Bookshots: 'Underground Airlines' by Ben H. Winters

Bookshots: 'Underground Airlines' by Ben H. Winters

Bookshots: Pumping new life into the corpse of the book review


Title:

Underground Airlines

Who wrote it?

Ben H. Winters, author of Sense and Sensibility and Sea Monsters, Android Karenina, and the Last Policeman trilogy.

Plot in a Box:

'Underground Airlines' fabricates a fascinating fictional world and gives you an incredibly complex character to explore it with, ensuring that your attention is well-spent down to the last page.

In an alternate version of America, the Civil War never happened, and slavery has remained an integral part of the country into the modern age. The Underground Airlines are a loose network of abolitionists who smuggle escaped slaves to freedom. Victor is on the trail of a runner, but something isn’t right about this slave’s case.

Invent a new title for this book:

Trump’s American Dream

Read this if you like(d):

A Planet for Sale by Yoss

Meet the books lead(s):

Victor, a former runaway slave turned soul-catcher: an undercover operative used by the US Marshals to track down and recapture escaped slaves. Although disgusted by his job and what he’s become, Victor will do whatever it takes to survive, working for the devil to earn his own freedom.

Said lead(s) would be portrayed in a movie by:

Michael K. Williams, best known for his portrayal of Omar on The Wire.

Setting: Would you want to live there?

Just like in the real world, if you’re white and wealthy, you’ll be fine. Can’t really recommend it to anyone outside that demographic.

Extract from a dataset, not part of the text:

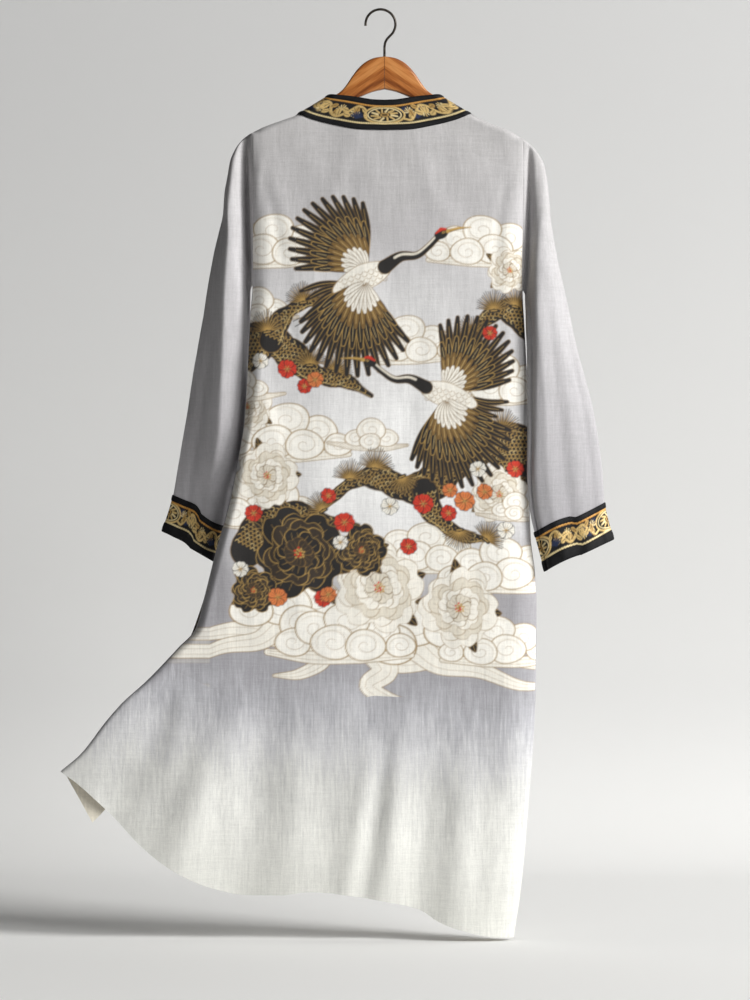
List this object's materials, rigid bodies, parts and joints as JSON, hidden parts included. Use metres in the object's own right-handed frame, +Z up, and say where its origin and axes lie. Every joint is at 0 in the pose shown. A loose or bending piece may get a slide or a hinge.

What was your favorite sentence?

His tone was always the same, cold and unbending, like iron, the hint of a southern accent coming up off his voice like the whisper of smoke from a gun barrel.

The Verdict:

Underground Airlines is one of those social-minded alternate histories that takes a terrifying premise and uses it to hold up a mirror to the flaws we ignore in our own world, and it performs that function stunningly well. The most harrowing revelation of the story isn’t that slavery still flourishes in 21st century America, but how very little that fact changes the socioeconomic reality of living in said country. The differences between the real world and the one of the book are subtly woven into the framework of a fugitive pursuit procedural, rarely using big exposition dumps to fill in the gaps. Underground Airlines is a masterwork of world-building. Slaveholding companies look and operate much like the massive corporations of our world, treating their employees only as humanely as the law demands, and maybe a little less where it proves profitable. Numerous government and private organizations exist to oversee the proper treatment of slaves, but of course these are all corrupted by extremists from both sides. The ugly truths of a brutal industry are sanitized to pacify the public—slaves are transported to the fields by underground trains so white executives don’t have to see the human toll of their work, but they also don’t use the word “slave.” They are Persons Bound to Labor, often shortened to the barely offensive-sounding PB. But the real star of the show is Victor, the former runner turned slave-catcher. His inner conflicts are so vividly rendered that the character is truly unpredictable—you’re never sure if he’s a good man forced to do bad things, or a bad man who is finally going to do some good. At each major turning point in his arc, I was never certain which way Victor would jump. Underground Airlines fabricates a fascinating fictional world and gives you an incredibly complex character to explore it with, ensuring that your attention is well-spent down to the last page.